I say mostly, because smack in the middle of the thing there is a torture porn scene of such disturbing violence that it pretty much ruins whatever oddball mood the film had been able to cobble together. The movie never quite regains its already off-the-wall stride, though it eventually lightens up considerably again.
The stories of the film all revolve around the titular store: The General Lee Pawn Shop in some dusty southern burg. (Oddly, the store is underneath a highway bypass in the opening credits, but the ramp seems to disappear the rest of the movie.) The shop is run by the bickering proprietor (Vincent D'Onofrio) and his African American co-worker (Chi McBride), who laze through the day, disagreeing about whether or not the boss is racist.
The first story starts when a dim crook (Lukas Haas) walks into the shop to pawn his rifle. He gets $20 but forgets that he was supposed to have the rifle to knock off a meth lab with his two tweaking buddies (Paul Walker and Norman Reedus). Lots of comic violence and surprisingly deep-yet-stupid conversation follows (like two white supremacists admitting to each other that they don't really particularly dislike blacks or Jews, but they keep going back to the meetings because the food is so good.) It all leads to a series of stupid mistakes and a badly botched robbery.
The second tale revolves around a newlywed couple (Matt Dillon and Rachelle Lefevre) that stops in the shop. The guy is shocked to find the custom-made wedding ring he had bought for his first wife (Pell James), who had disappeared under mysterious circumstances several years before. He dumps his new bride and goes on an obsessive hunt through the local underworld to track down his ex-wife by figuring out who had sold the ring, a search that leads to a dim small-time crook (DJ Qualls) and a soft-spoken local businessman with a porn fetish and a big secret (Elijah Wood).

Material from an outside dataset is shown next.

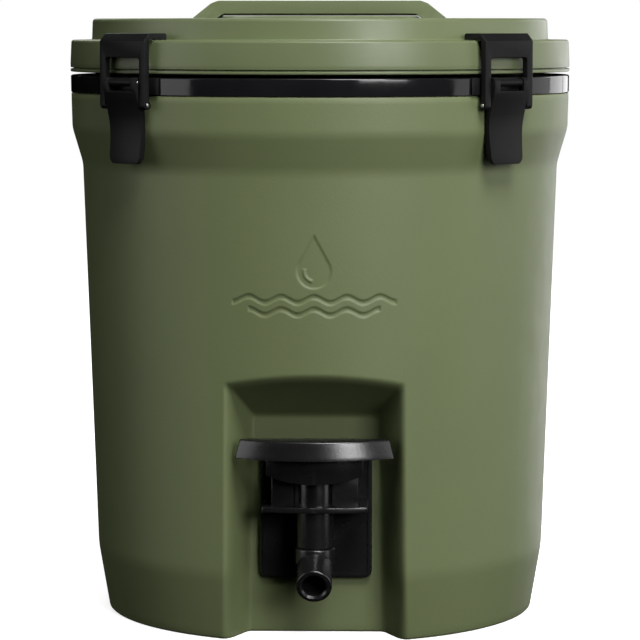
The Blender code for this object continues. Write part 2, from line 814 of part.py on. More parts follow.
def tap_back_plate(finish_material):
    """Plate that spreads the tap's load over the recess wall."""
    outline = rounded(
        [
            (-PLATE_HALF, PLATE_LOW_Z),
            (PLATE_HALF, PLATE_LOW_Z),
            (PLATE_HALF, PLATE_TOP_Z),
            (-PLATE_HALF, PLATE_TOP_Z),
        ],
        PLATE_CORNER,
    )
    plate = extruded(outline, "Y", PLATE_FRONT_Y, PLATE_BACK_Y)
    seat_y = PLATE_BACK_Y - GASKET_THICKNESS - GAP
    gasket_seat = rod((0.0, seat_y, SHANK_Z), (0.0, -80 * MM, SHANK_Z), GASKET_RADIUS + GAP)
    cut(plate, shank_hole(SHANK_HOLE), gasket_seat)
    finish(plate, "tap_back_plate", finish_material)


def shank_ring(front_y, back_y, radius):
    """Ring round the tap's shank."""
    ring = rod((0.0, front_y, SHANK_Z), (0.0, back_y, SHANK_Z), radius)
    return cut(ring, shank_hole(SHANK_HOLE))


def tap_body(finish_material):
    """Upright barrel with its housing and shelf, and the shank that passes through the wall."""
    front_y = PLATE_FRONT_Y - GAP
    shelf_front = bowed(SHELF_HALF, SHELF_CORNER_Y, SHELF_BOW)
    shelf = [(SHELF_HALF, front_y), *shelf_front, (-SHELF_HALF, front_y)]
    body = extruded(shelf, "Z", SHELF_LOW_Z, SHELF_TOP_Z)
    axis_low = (0.0, TAP_Y, BARREL_LOW_Z)
    axis_high = (0.0, TAP_Y, HOUSING_TOP_Z)
    housing = box(
        (-HOUSING_HALF, HOUSING_FRONT_Y, SHELF_TOP_Z - 1 * MM),
        (HOUSING_HALF, front_y, HOUSING_TOP_Z),
    )
    join(
        body,
        housing,
        rod(axis_low, axis_high, BARREL_RADIUS, 32),
        rod((0.0, TAP_Y, SHANK_Z), (0.0, front_y, SHANK_Z), NECK_HALF),
        rod((0.0, TAP_Y, SHANK_Z), (0.0, SHANK_END_Y, SHANK_Z), SHANK_RADIUS),
    )

    def bore(low_z, high_z, radius, steps=24):
        return rod((0.0, TAP_Y, low_z), (0.0, TAP_Y, high_z), radius, steps)

    cut(
        body,
        bore(BARREL_LOW_Z - 1 * MM, SOCKET_TOP_Z, SOCKET_RADIUS),
        bore(SOCKET_TOP_Z - 1 * MM, SEAT_LOW_Z, BORE_RADIUS),
        bore(SEAT_LOW_Z - 1 * MM, SEAT_TOP_Z + 1 * MM, SEAT_HOLE),
        bore(SEAT_TOP_Z, CHAMBER_TOP_Z, BORE_RADIUS),
        bore(CHAMBER_TOP_Z - 1 * MM, SPRING_SEAT_Z + 1 * MM, STEM_HOLE, 16),
        bore(SPRING_SEAT_Z, HOUSING_TOP_Z + 1 * MM, SPRING_POCKET),
        rod((0.0, TAP_Y, SHANK_Z), (0.0, SHANK_END_Y + 2 * MM, SHANK_Z), WATERWAY_RADIUS),
    )
    finish(body, "tap_body", finish_material)


def tap_nut(finish_material):
    """Hexagonal nut on the shank, inside the liner."""
    front_y = LINER_FLAT_Y + LINER_WALL + 2 * GAP + WASHER_THICKNESS
    nut = rod((0.0, front_y, SHANK_Z), (0.0, front_y + NUT_HEIGHT, SHANK_Z), NUT_RADIUS, 6)
    cut(nut, shank_hole(SHANK_HOLE))
    finish(nut, "tap_nut", finish_material)


def paddle_plan(half, corner_y, z):
    """Plan of the paddle's cap: a bowed front, splayed sides and a straight back."""
    front = [(x, y, z) for x, y in bowed(half, corner_y, PADDLE_BOW, 16)]
    return front + [(-PADDLE_BACK_HALF, PADDLE_BACK_Y, z), (PADDLE_BACK_HALF, PADDLE_BACK_Y, z)]


def tap_paddle(finish_material, parent):
    """Wide cap that a hand presses, with a skirt over the housing and a boss for the stem."""
    cap = lofted(
        [
            paddle_plan(PADDLE_LOW_HALF, PADDLE_CORNER_Y, PADDLE_LOW_Z),
            paddle_plan(PADDLE_TOP_HALF, PADDLE_CORNER_Y + 1.8 * MM, PADDLE_TOP_Z),
        ]
    )
    outer = bowed(SKIRT_HALF, SKIRT_CORNER_Y, SKIRT_BOW)
    inner = bowed(SKIRT_HALF - SKIRT_WALL, SKIRT_CORNER_Y + SKIRT_WALL, SKIRT_BOW)
    sides = [(-SKIRT_HALF, SKIRT_BACK_Y), (SKIRT_WALL - SKIRT_HALF, SKIRT_BACK_Y)]
    other = [(SKIRT_HALF - SKIRT_WALL, SKIRT_BACK_Y), (SKIRT_HALF, SKIRT_BACK_Y)]
    skirt = extruded(
        [*outer, *sides, *reversed(inner), *other], "Z", SKIRT_LOW_Z - 2 * MM, DECK_TOP_Z - 0.5 * MM
    )
    deck_outline = [*outer, (-SKIRT_HALF, SKIRT_BACK_Y), (SKIRT_HALF, SKIRT_BACK_Y)]
    deck = extruded(deck_outline, "Z", DECK_LOW_Z, DECK_TOP_Z)
    hem = [(x, z) for x, z in bowed(SKIRT_HALF + 1 * MM, SKIRT_SIDE_Z, SKIRT_SIDE_Z - SKIRT_LOW_Z)]
    hem += [(-SKIRT_HALF - 1 * MM, 130 * MM), (SKIRT_HALF + 1 * MM, 130 * MM)]
    common(skirt, extruded(hem, "Y", -140 * MM, -100 * MM))
    boss = rod((0.0, TAP_Y, DECK_LOW_Z), (0.0, TAP_Y, STEM_TOP_Z + 1.4 * MM), 5.0 * MM)
    join(cap, deck, skirt, boss)
    stem_hole = rod((0.0, TAP_Y, DECK_LOW_Z - 5 * MM), (0.0, TAP_Y, STEM_TOP_Z + GAP), STEM_HOLE, 16)
    cut(cap, stem_hole)
    finish(cap, "tap_paddle", finish_material, (0.0, TAP_Y, DECK_LOW_Z), parent)


def valve_stem(finish_material, parent):
    """Rod from the paddle down through the valve seat, headed below the seal."""
    head_z = SEAT_LOW_Z - 4.9 * MM
    outline = [
        (0.0, head_z),
        (3.7 * MM, head_z),
        (3.7 * MM, head_z + 1.3 * MM),
        (STEM_RADIUS, head_z + 1.3 * MM),
        (STEM_RADIUS, STEM_TOP_Z),
        (0.0, STEM_TOP_Z),
    ]
    stem = turned(outline, 16, (0.0, TAP_Y))
    finish(stem, "valve_stem", finish_material, (0.0, TAP_Y, DECK_LOW_Z), parent)


def valve_seal(finish_material, parent):
    """Washer that closes the seat from below."""
    low_z = SEAT_LOW_Z - 3.3 * MM
    high_z = SEAT_LOW_Z - GAP
    outline = [(STEM_HOLE, low_z), (SEAL_RADIUS, low_z), (SEAL_RADIUS, high_z), (STEM_HOLE, high_z)]
    seal = turned(outline, 16, (0.0, TAP_Y))
    finish(seal, "valve_seal", finish_material, (0.0, TAP_Y, DECK_LOW_Z), parent)


def tap_return_spring(finish_material):
    """Helix of round wire between the housing and the underside of the paddle."""
    low_z = SPRING_SEAT_Z + GAP + SPRING_WIRE
    high_z = DECK_LOW_Z - GAP - SPRING_WIRE
    per_turn = 12
    sides = 6
    count = SPRING_TURNS * per_turn
    pitch = (high_z - low_z) / SPRING_TURNS
    slope = math.atan2(pitch, 2.0 * math.pi * SPRING_RADIUS)
    sections = []
    for i in range(count + 1):
        turn = 2.0 * math.pi * i / per_turn
        outward = Vector((math.cos(turn), math.sin(turn), 0.0))
        across = Vector((-math.sin(turn), math.cos(turn), 0.0)) * -math.sin(slope)
        across.z = math.cos(slope)
        centre = outward * SPRING_RADIUS + Vector((0.0, TAP_Y, low_z + pitch * i / per_turn))
        around = [2.0 * math.pi * k / sides for k in range(sides)]
        spokes = [outward * math.cos(angle) + across * math.sin(angle) for angle in around]
        sections.append([centre + SPRING_WIRE * spoke for spoke in spokes])
    finish(lofted(sections), "tap_return_spring", finish_material)


def spout_direction():
    """Way the water leaves, forwards and down."""
    return Vector((0.0, -math.cos(SPOUT_TILT), -math.sin(SPOUT_TILT)))


def nozzle_elbow(finish_material, parent):
    """Elbow that turns the water forwards, with a spigot up into the barrel."""
    mouth = Vector((0.0, SPOUT_Y, SPOUT_Z))
    run = (TAP_Y - SPOUT_Y) / math.cos(SPOUT_TILT)
    bend = mouth - spout_direction() * run
    spigot_top = SOCKET_TOP_Z - GAP
    elbow = rod((0.0, TAP_Y, ELBOW_TOP_Z), (0.0, TAP_Y, ELBOW_COLLAR_Z), ELBOW_RADIUS, 32)
    spigot = turned(
        [
            (0.0, ELBOW_TOP_Z - 2 * MM),
            (SOCKET_RADIUS - GAP, ELBOW_TOP_Z - 2 * MM),
            (SOCKET_RADIUS - GAP, ELBOW_TOP_Z + 1.2 * MM),
            (SOCKET_RADIUS - 1.4 * MM, ELBOW_TOP_Z + 1.2 * MM),
            (SOCKET_RADIUS - 1.4 * MM, ELBOW_TOP_Z + 2.9 * MM),
            (SOCKET_RADIUS - GAP, ELBOW_TOP_Z + 2.9 * MM),
            (SOCKET_RADIUS - GAP, spigot_top),
            (0.0, spigot_top),
        ],
        24,
        (0.0, TAP_Y),
    )
    join(elbow, ball(bend, SPOUT_RADIUS + 0.6 * MM), rod(bend, mouth, SPOUT_RADIUS, 32), spigot)
    cut(
        elbow,
        rod((0.0, TAP_Y, spigot_top + 1 * MM), bend, BORE_RADIUS),
        ball(bend, BORE_RADIUS * 1.01, 10, 20),
        rod(bend, mouth + spout_direction() * 2 * MM, BORE_RADIUS),
    )
    finish(elbow, "nozzle_elbow", finish_material, (0.0, TAP_Y, ELBOW_TOP_Z), parent)


def nozzle_o_ring(finish_material, parent):
    """Seal in the spigot's groove, square in section."""
    low_z = ELBOW_TOP_Z + 1.5 * MM
    high_z = ELBOW_TOP_Z + 2.6 * MM
    inner = SOCKET_RADIUS - 1.1 * MM
    outer = SOCKET_RADIUS - 0.15 * MM
    outline = [(inner, low_z), (outer, low_z), (outer, high_z), (inner, high_z)]
    ring = turned(outline, 24, (0.0, TAP_Y))
    finish(ring, "nozzle_o_ring", finish_material, (0.0, TAP_Y, ELBOW_TOP_Z), parent)


def tap_seals(finish_material):
    """Flat rings on the shank, outside and inside the wall."""
    gasket = shank_ring(PLATE_BACK_Y - GASKET_THICKNESS, PLATE_BACK_Y, GASKET_RADIUS)
    finish(gasket, "tap_gasket", finish_material)
    front_y = LINER_FLAT_Y + LINER_WALL + GAP
    washer = shank_ring(front_y, front_y + WASHER_THICKNESS, WASHER_RADIUS)
    finish(washer, "tap_nut_washer", finish_material)


def main():
    for leftover in list(bpy.data.objects):
        bpy.data.objects.remove(leftover)
    green = material("moulded_green", (0.155, 0.185, 0.095), 0.45)
    black = material("satin_black", (0.012, 0.012, 0.013), 0.4)
    steel = material("steel", (0.62, 0.62, 0.63), 0.3, 1.0)
    rubber = material("black_rubber", (0.02, 0.02, 0.02), 0.8)
    white = material("white_liner", (0.75, 0.75, 0.73), 0.4)
    foam = material("foam", (0.72, 0.62, 0.38), 0.9)

    outer_shell(green)
    foam_insulation(foam)
    inner_liner(white)
    rim_band(black)
    lid = empty("lid_frame")
    lid_top(green, lid)
    lid_base(green, lid)
    lid_foam(foam, lid)
    lid_gasket(rubber, lid)
    lid_handle(green, lid)
    handle_screws(steel, lid)
    latches(black, steel)
    tap_back_plate(black)
    tap_body(black)
    tap_seals(rubber)
    tap_nut(black)
    paddle = empty("paddle_frame")
    tap_paddle(black, paddle)
    valve_stem(steel, paddle)
    valve_seal(rubber, paddle)
    tap_return_spring(steel)
    nozzle = empty("nozzle_frame")
    nozzle_elbow(black, nozzle)
    nozzle_o_ring(rubber, nozzle)


main()
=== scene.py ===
"""Looks for the insulated water jug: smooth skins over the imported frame, with moulded-plastic finishes.

Sizes are in metres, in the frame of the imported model: the base stands on z = 0, the tap faces -Y.
"""

import json
from math import asin, atan2, cos, degrees, hypot, pi, radians, sin, sqrt, tan

import bmesh
import bpy
import numpy as np
from mathutils import Matrix, Vector


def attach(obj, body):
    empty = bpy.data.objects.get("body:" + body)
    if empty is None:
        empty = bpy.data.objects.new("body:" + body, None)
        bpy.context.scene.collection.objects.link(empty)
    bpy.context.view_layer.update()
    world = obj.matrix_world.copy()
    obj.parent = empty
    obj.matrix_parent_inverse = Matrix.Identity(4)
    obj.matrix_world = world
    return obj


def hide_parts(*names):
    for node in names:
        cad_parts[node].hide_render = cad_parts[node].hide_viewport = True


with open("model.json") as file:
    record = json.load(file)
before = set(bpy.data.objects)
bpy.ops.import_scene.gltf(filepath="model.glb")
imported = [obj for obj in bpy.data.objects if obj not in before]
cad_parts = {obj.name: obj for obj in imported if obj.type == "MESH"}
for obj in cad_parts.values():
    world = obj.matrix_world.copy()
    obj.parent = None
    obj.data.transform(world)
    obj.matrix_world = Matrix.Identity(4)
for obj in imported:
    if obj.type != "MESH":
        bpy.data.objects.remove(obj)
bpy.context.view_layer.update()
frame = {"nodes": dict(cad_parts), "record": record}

MM = 0.001
GAP = 0.3 * MM  # clearance between CAD parts that meet
QUARTER = [radians(15.0 * k) for k in range(7)]  # the steps of a rounded rim
LATCHES = {"front_left": -45.0, "front_right": 45.0, "rear_left": -135.0, "rear_right": 135.0}

# Shell: three straight stretches of the outline, as radius at z = 0 and slope, joined by soft bends
FOOT_LINE = (128.15 * MM, 0.169)
SIDE_LINE = (133.33 * MM, 0.03416)
FLARE_LINE = (64.03 * MM, 0.292)
COLLAR_LINE = (141.95 * MM, 0.0232)
FOOT_BEND = 0.6 * MM
FLARE_BEND = 0.9 * MM
COLLAR_BEND = 0.8 * MM
SHELL_TOP_Z = 310.8 * MM
SHELL_WALL = 3.0 * MM
FOOT_HOLLOW = 2.2 * MM  # how far the underside stands off the floor inside its rim
SHELL_FLOOR_Z = 4.0 * MM
SHELL_LIP = 0.9 * MM
SHRINK_Y = 25.0 * MM  # the point that the shell's rings are drawn in towards, clear of the recess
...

The final segment revolves around an untalented Elvis impersonator (Brendan Fraser) and his girlfriend (singer Ashlee Simpson) coming into town for a local fair. He inadvertently gets mixed up in a blood feud between two snippy local barbers and also meets a mysterious man who may or may not want to buy his soul.
As you can see, there is some oddball shit going on here. And honestly, significantly more of it seemed stupid than clever to me. However, just when you are ready to completely write Pawn Shop Chronicles off, a pithy turn of phrase or a particularly tart interaction regains your interest.
Still, the characters are all too stupid and unlikable to really get invested in. Also, like I said earlier the violent turn the middle section takes goes beyond disturbing, it is completely out of place for a comic film. However, the direction by Kramer and the acting is mostly terrific and the film has a colorful eccentric vibe you won't find often. For people with a certain offbeat sense of humor, I could see Pawn Shop Chronicles becoming a cult favorite. Personally, though, while I respect the movie in parts, I would never have any need to ever see it again.